56. De kosten van het door eiser ingebrachte taxatierapport worden vergoed op basis van de Richtlijn van de belastingkamers van de gerechtshoven inzake vergoeding van proceskosten bij WOZ-taxaties. Uitgaande van een woning stelt de rechtbank deze kosten vast op € 128,26 (2 uren à € 53,- vermeerderd met omzetbelasting).
Beslissing
De rechtbank:
- -
verklaart het beroep gegrond;
- -
vernietigt de uitspraak op bezwaar;
- -
stelt de waarde van het object vast op € 250.000,- naar de waardepeildatum 1 januari 2019 en bepaalt dat verweerder de aanslag onroerendezaakbelastingen dienovereenkomstig vermindert;
- -
bepaalt dat deze uitspraak in de plaats treedt van de vernietigde uitspraak op bezwaar;
- -
veroordeelt verweerder in de proceskosten van eiser tot een bedrag van € 1.726,26;
- -
draagt verweerder op het betaalde griffierecht van € 48,- aan eiser te vergoeden.

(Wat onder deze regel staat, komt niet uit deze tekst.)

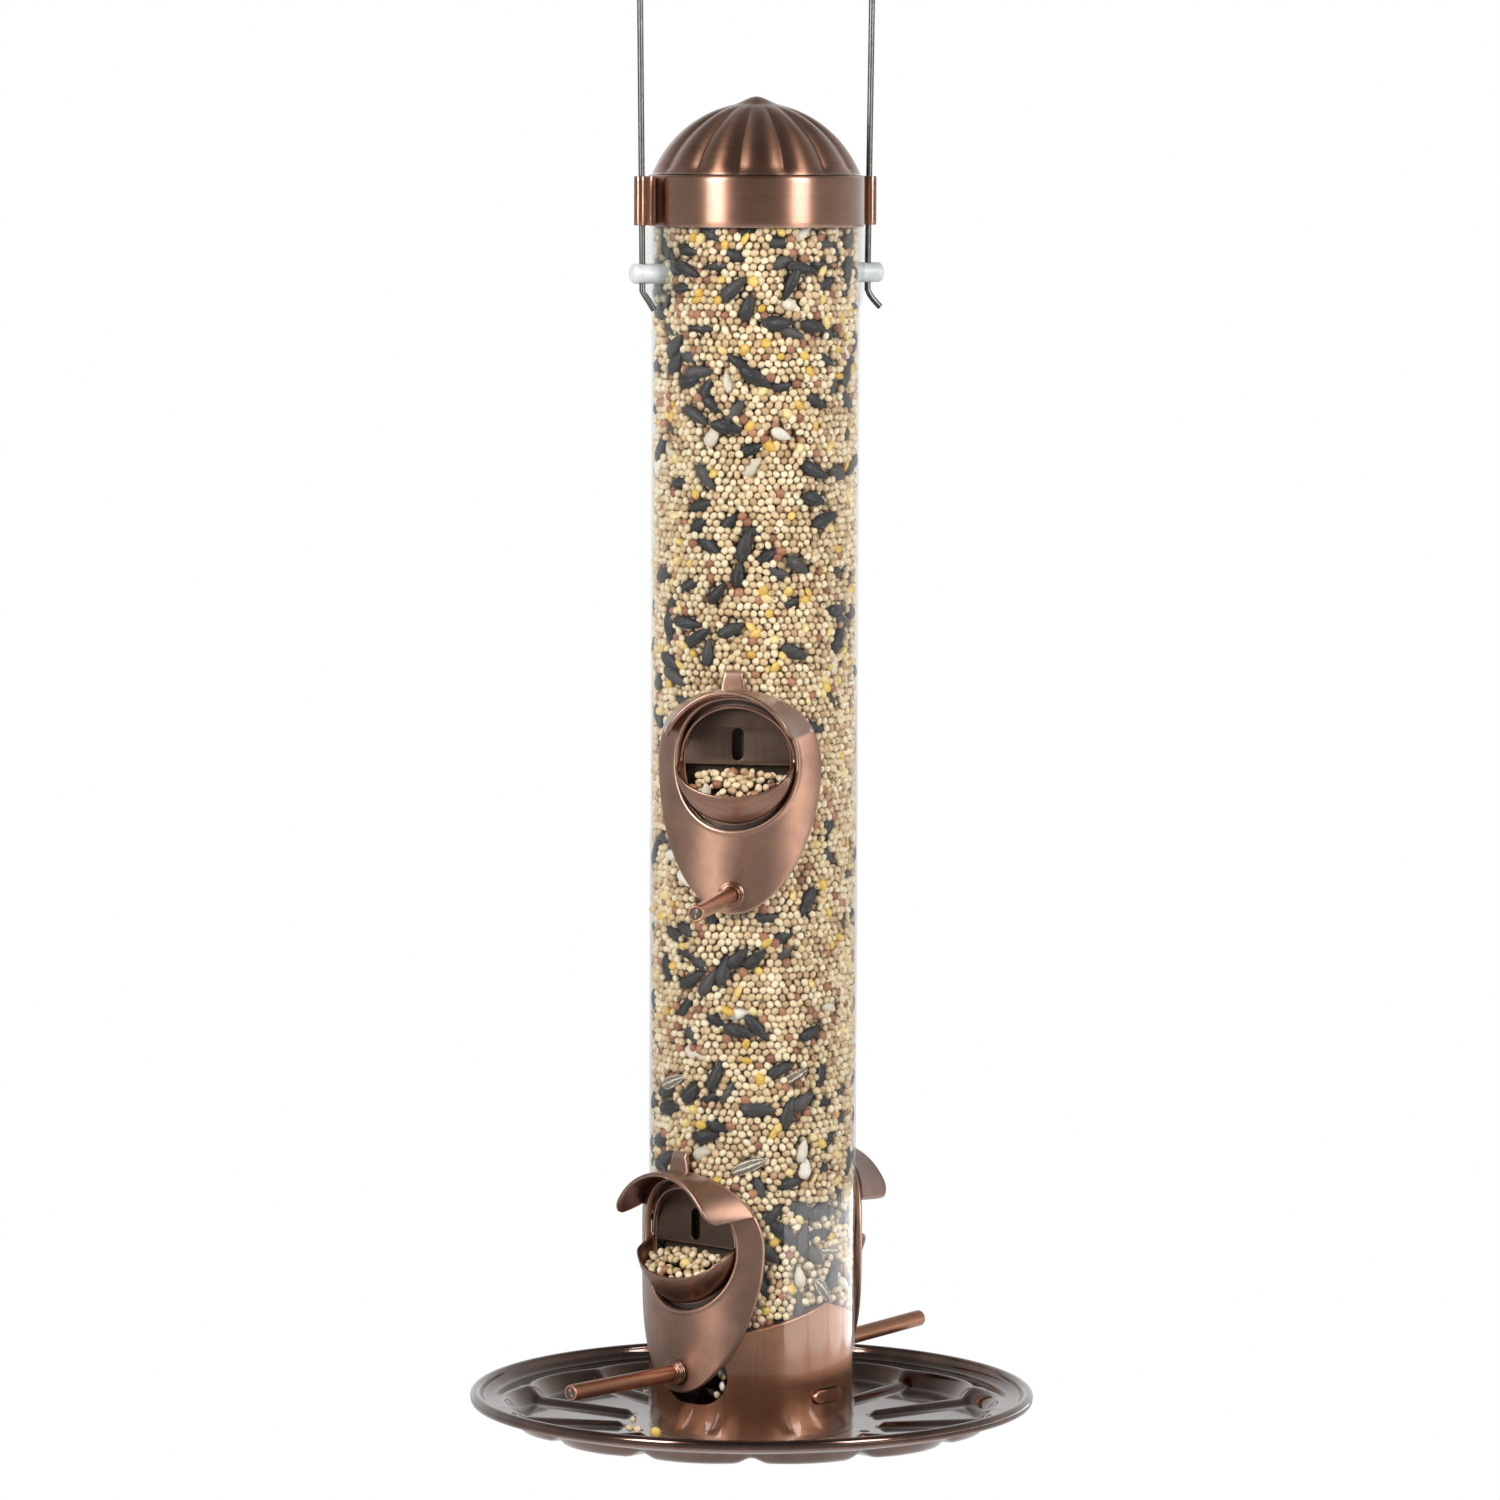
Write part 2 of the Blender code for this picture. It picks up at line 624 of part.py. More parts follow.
def make_tray():
    """Dish with pressed petals, a rolled rim, drain holes and a boss for the screw."""
    bm = bmesh.new()
    points = [bm.verts.new((r, 0, z)) for r, z in tray_profile()]
    edges = [bm.edges.new(pair) for pair in zip(points, points[1:])]
    bmesh.ops.spin(bm, geom=points + edges, axis=(0, 0, 1), cent=(0, 0, 0), angle=TURN,
                   steps=TRAY_SIDES, use_merge=True)
    bmesh.ops.remove_doubles(bm, verts=bm.verts, dist=1e-6)
    for vert in bm.verts:
        radius = vert.co.xy.length
        if PETAL_INNER_R - 1 * MM < radius < PETAL_OUTER_R + 1 * MM:
            angle = math.atan2(vert.co.x, -vert.co.y)
            vert.co.z = tray_height(radius, angle)
    bmesh.ops.recalc_face_normals(bm, faces=bm.faces)
    bm.faces.ensure_lookup_table()
    seat = min(bm.faces, key=lambda face: face.calc_center_median().xy.length)
    if seat.normal.z < 0:
        bmesh.ops.reverse_faces(bm, faces=bm.faces)
    mesh = bpy.data.meshes.new("tray")
    bm.to_mesh(mesh)
    bm.free()
    mesh.shade_smooth()
    turn = (0, 0, math.radians(TRAY_TURN))
    tray = place(bpy.data.objects.new("tray", mesh), DARK_COPPER, rotation=turn)
    solid = tray.modifiers.new("sheet", "SOLIDIFY")
    solid.thickness = TRAY_SHEET
    solid.offset = -1
    for i in range(DRAINS):
        angle = TURN * i / DRAINS + math.radians(TRAY_TURN)
        where = (DRAIN_RING_R * math.sin(angle), -DRAIN_RING_R * math.cos(angle), 0)
        drain = cylinder(f"tray_drain_{i}", DRAIN_R, -5 * MM, 5 * MM, sides=10, location=where)
        boolean(tray, drain)
    return tray


def make_tray_screw():
    """Pan-head screw and washer, sunk in the tray's underside, that hold the tray to the plug."""
    head_low = 0.6 * MM
    head_high = 2.8 * MM
    tip = 20 * MM
    profile = [(0, tip), (SCREW_R - 0.4 * MM, tip), (SCREW_R, tip - 0.6 * MM),
               (SCREW_R, head_high), (SCREW_HEAD_R, head_high),
               (SCREW_HEAD_R, head_low + 0.8 * MM),
               (SCREW_HEAD_R - 1 * MM, head_low), (0, head_low)]
    screw = turned("tray_screw", profile, ZINC, steps=20)
    slot = block("tray_screw_slot", (-6 * MM, -0.5 * MM, 0), (6 * MM, 0.5 * MM, 1.4 * MM))
    boolean(screw, slot)
    low = head_high + GAP
    high = low + 0.6 * MM
    washer = [(6.0 * MM, high), (6.0 * MM, low), (SCREW_R + GAP, low), (SCREW_R + GAP, high)]
    turned("tray_washer", washer, ZINC, ring=True, steps=24)


# ---------------------------------------------------------------- hanger

def make_patches():
    """Clear tongues on the outside of the tube, with a round end about each rod hole."""
    top = BAND_FOOT_Z - GAP - ROD_Z
    outline = [(PATCH_HALF, top), (-PATCH_HALF, top)] + arc((0, 0), PATCH_HALF, 180, 360, 14)
    for name, azimuth in (("hanger_patch_right", 90), ("hanger_patch_left", -90)):
        frame = empty(name + "_frame", FEEDER, **side_on(azimuth, ROD_Z))
        patch = prism(name, outline, 25 * MM, 38 * MM, CLEAR, parent=frame)
        boolean(patch, upright_cylinder(name + "_face", PATCH_R, frame), "INTERSECT")
        boolean(patch, upright_cylinder(name + "_back", TUBE_R + GAP, frame))
        hole = cylinder(name + "_hole", ROD_R + GAP, 20 * MM, 40 * MM, sides=20, parent=frame)
        boolean(patch, hole)


def make_rod():
    """Nylon hanger rod through the tube, drilled upright near each end for the bail."""
    nose = 1.3 * MM
    side = [(ROD_R, ROD_HALF - nose), (ROD_R, nose - ROD_HALF)]
    top = [(0, ROD_HALF), (ROD_R - nose, ROD_HALF), (ROD_R - 0.38 * nose, ROD_HALF - 0.38 * nose)]
    foot = [(r, -z) for r, z in reversed(top)]
    rod = turned("hanger_rod", top + side + foot, NYLON, steps=20, **side_on(90, ROD_Z))
    rod.location.x = ROD_SHIFT
    for side_name, x in (("right", WIRE_X), ("left", -WIRE_X)):
        hole = cylinder("rod_hole_" + side_name, WIRE_R + GAP, -6 * MM, 6 * MM, sides=16,
                        location=(x, 0, ROD_Z))
        boolean(rod, hole)


def bail_path():
    """Centre line of the wire: bent tail, left leg, round arch, right leg, bent tail."""
    left_tail = [(-35.9, -2.2, -11.4), (-37.3, -1.3, -8.6)]
    right_tail = [(40.6, -0.4, -8.4), (43.0, -0.8, -11.0)]
    left_tail = [(x * MM, y * MM, z * MM + ROD_Z) for x, y, z in left_tail]
    right_tail = [(x * MM, y * MM, z * MM + ROD_Z) for x, y, z in right_tail]
    below = ROD_Z - 5.5 * MM
    heights = [ROD_Z + (ARCH_Z - ROD_Z) * i / 3 for i in range(4)]
    spread = [WIRE_X + WIRE_SPREAD * (z - ROD_Z) for z in heights]
    left = [(-WIRE_X, 0, below)] + [(-x, 0, z) for x, z in zip(spread, heights)]
    right = [(-x, 0, z) for x, _, z in reversed(left)]
    arch = [(x, 0, z) for x, z in arc((0, ARCH_Z), ARCH_R, 180, 0, 20)[1:-1]]
    return left_tail + left + arch + right + right_tail


def make_bail():
    curve = bpy.data.curves.new("bail_wire", "CURVE")
    curve.dimensions = "3D"
    curve.bevel_depth = WIRE_R
    curve.bevel_resolution = 2
    curve.use_fill_caps = True
    path = bail_path()
    spline = curve.splines.new("POLY")
    spline.points.add(len(path) - 1)
    for point, place_at in zip(spline.points, path):
        point.co = (*place_at, 1)
    place(bpy.data.objects.new("bail_wire", curve), STEEL)


# ---------------------------------------------------------------- cap

def make_dome(cap):
    """Fluted dome: part of a sphere with fourteen rounded lobes that run out below the nub."""
    drop = math.sqrt(DOME_SPHERE_R ** 2 - DOME_FOOT_R ** 2)
    trim = 1 * MM
    lowest = math.asin((drop - trim) / DOME_SPHERE_R)
    rings = 7
    profile = []
    for i in range(rings + 1):
        a = lowest + (math.pi / 2 - lowest) * i / rings
        profile.append((DOME_SPHERE_R * math.cos(a), DOME_SPHERE_R * math.sin(a) - drop))
    bm = bmesh.new()
    points = [bm.verts.new((r, 0, z)) for r, z in reversed(profile)]
    edges = [bm.edges.new(pair) for pair in zip(points, points[1:])]
    bmesh.ops.spin(bm, geom=points + edges, axis=(0, 0, 1), cent=(0, 0, 0), angle=TURN,
                   steps=FLUTES * 4, use_merge=True)
    bmesh.ops.remove_doubles(bm, verts=bm.verts, dist=1e-6)
    for vert in bm.verts:
        radius = vert.co.xy.length
        angle = math.atan2(vert.co.x, -vert.co.y)
        turn = FLUTES * (angle - math.radians(FLUTE_PHASE)) / TURN
        lobe = 1 - (2 * (turn % 1) - 1) ** 2
        fade = smooth_step((radius - NUB_R) / (16 * MM))
        centre = Vector((0, 0, -drop))
        vert.co -= (vert.co - centre).normalized() * FLUTE_DEPTH * fade * (1 - lobe)
        vert.co.z += NUB_HEIGHT * (1 - smooth_step(radius / NUB_R))
    bmesh.ops.recalc_face_normals(bm, faces=bm.faces)
    mesh = bpy.data.meshes.new("cap_dome")
    bm.to_mesh(mesh)
    bm.free()
    mesh.shade_smooth()
    dome = place(bpy.data.objects.new("cap_dome", mesh), COPPER, parent=cap,
                 location=(0, 0, BAND_TOP_Z + GAP))
    solid = dome.modifiers.new("sheet", "SOLIDIFY")
    solid.thickness = DOME_WALL
    solid.offset = -1
    below = block("dome_trim", (-40 * MM, -40 * MM, -5 * MM), (40 * MM, 40 * MM, 0), parent=cap,
                  location=(0, 0, BAND_TOP_Z + GAP))
    boolean(dome, below)


def make_band(cap):
    """Brushed band below the dome, with a small round at its top and a lip turned inward."""
    inner = BAND_R - BAND_WALL
    fillet = 1.0 * MM
    corner = arc((BAND_R - fillet, BAND_TOP_Z - fillet), fillet, 90, 0, 3)
    lip_r = 30.8 * MM
    profile = [(lip_r, BAND_TOP_Z)] + corner
    profile += [(BAND_R, BAND_FOOT_Z), (inner, BAND_FOOT_Z), (inner, BAND_TOP_Z - 0.8 * MM),
                (lip_r, BAND_TOP_Z - 0.8 * MM)]
    turned("cap_band", profile, COPPER, ring=True, steps=TUBE_SIDES, parent=cap)


def make_guides(cap):
    """Rolled sleeves that run on the bail's legs, each on a thin web beside the band."""
    low = BAND_FOOT_Z + 0.2 * MM
    high = BAND_TOP_Z - 0.4 * MM
    profile = [(GUIDE_R, high), (GUIDE_R, low), (GUIDE_BORE_R, low), (GUIDE_BORE_R, high)]
    for name, azimuth in (("cap_guide_right", 0), ("cap_guide_left", 180)):
        turn = math.radians(azimuth)
        at = {"parent": cap, "rotation": (0, 0, turn)}
        where = (GUIDE_X * math.cos(turn), GUIDE_X * math.sin(turn), 0)
        guide = turned(name, profile, COPPER, ring=True, steps=20, location=where, **at)
        root = BAND_R + GAP - GUIDE_X
        web = block(name + "_web", (root, -WEB_THICKNESS / 2, low),
                    (-GUIDE_BORE_R - 0.15 * MM, WEB_THICKNESS / 2, high), location=where, **at)
        foot = block(name + "_foot", (root, -3 * MM, low + 1 * MM),
                     (root + 0.6 * MM, 3 * MM, high - 1 * MM), location=where, **at)
        boolean(guide, web, "UNION")
        boolean(guide, foot, "UNION")


def make_cap():
    cap = empty("cap_slide", FEEDER)
    make_dome(cap)
    make_band(cap)
    make_guides(cap)


make_tube()
make_ports()
make_seed()
make_plug()
make_catches()
make_tray()
make_tray_screw()
make_patches()
make_rod()
make_bail()
make_cap()
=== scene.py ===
"""Looks for the hanging tube bird feeder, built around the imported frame.

Each piece is modelled in millimetres in a frame of its own and then put in place in metres:
the feeder's frame stands on the underside of the tray's petals, and a port's frame has x to the right,
y up and z out of the tube. An azimuth of 0 looks towards -Y, and azimuths grow towards +X.
"""

import math
import random

import bmesh
import bpy
import numpy as np
from mathutils import Matrix, Vector
from mathutils.kdtree import KDTree


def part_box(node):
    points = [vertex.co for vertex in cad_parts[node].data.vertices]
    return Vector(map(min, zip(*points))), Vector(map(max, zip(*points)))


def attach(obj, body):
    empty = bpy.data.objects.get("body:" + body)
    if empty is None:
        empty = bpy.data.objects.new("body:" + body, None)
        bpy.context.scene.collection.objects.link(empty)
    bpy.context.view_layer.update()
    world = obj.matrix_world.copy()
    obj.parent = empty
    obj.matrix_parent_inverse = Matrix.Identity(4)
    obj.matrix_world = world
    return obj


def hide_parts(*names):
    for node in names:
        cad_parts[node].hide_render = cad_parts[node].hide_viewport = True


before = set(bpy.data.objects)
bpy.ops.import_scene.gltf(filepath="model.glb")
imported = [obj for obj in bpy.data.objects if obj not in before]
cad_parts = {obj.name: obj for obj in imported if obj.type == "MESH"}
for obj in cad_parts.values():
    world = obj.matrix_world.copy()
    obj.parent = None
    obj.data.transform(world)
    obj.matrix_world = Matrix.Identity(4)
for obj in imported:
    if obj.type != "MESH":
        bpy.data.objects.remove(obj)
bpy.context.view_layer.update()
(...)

Deze uitspraak is gedaan door mr. N.M.H. van Ek, voorzitter, en mr. Y.N.M. Rijlaarsdam en mr. K. de Meulder, leden, in aanwezigheid van mr. P.J. Naus, griffier. De beslissing is uitgesproken op 5 juli 2021 en zal openbaar worden gemaakt door publicatie op rechtspraak.nl.
griffier rechter
Afschrift verzonden aan partijen op:
Bent u het niet eens met deze uitspraak?
Als u het niet eens bent met deze uitspraak kunt u binnen zes weken na de dag waarop de uitspraak is verzonden hoger beroep instellen bij het gerechtshof Arnhem-Leeuwarden. Deze uitspraak is verzonden op de stempeldatum die hierboven staat
Voetnoten
Voetnoten Uitspraak 05‑07‑2021
Arrest van de Hoge Raad van 25 november 2016, ECLI:NL:HR:2016:2667.
Arrest van de Hoge Raad van 4 mei 2018, ECLI:NL:HR:2018:672, overweging 3.4.4.
Arrest van de Hoge Raad van 17 augustus 2018, ECLI:NL:HR:2018:1316, overweging 2.3.3.
Arrest van de Hoge Raad van 4 mei 2018, ECLI:NL:HR:2018:672, overweging 3.4.2.
Op grond van artikel 7:15, tweede lid, van de Awb.
Arrest van de Hoge Raad van 14 april 2015, ECLI:NL:HR:2015:874, overweging 2.3.2.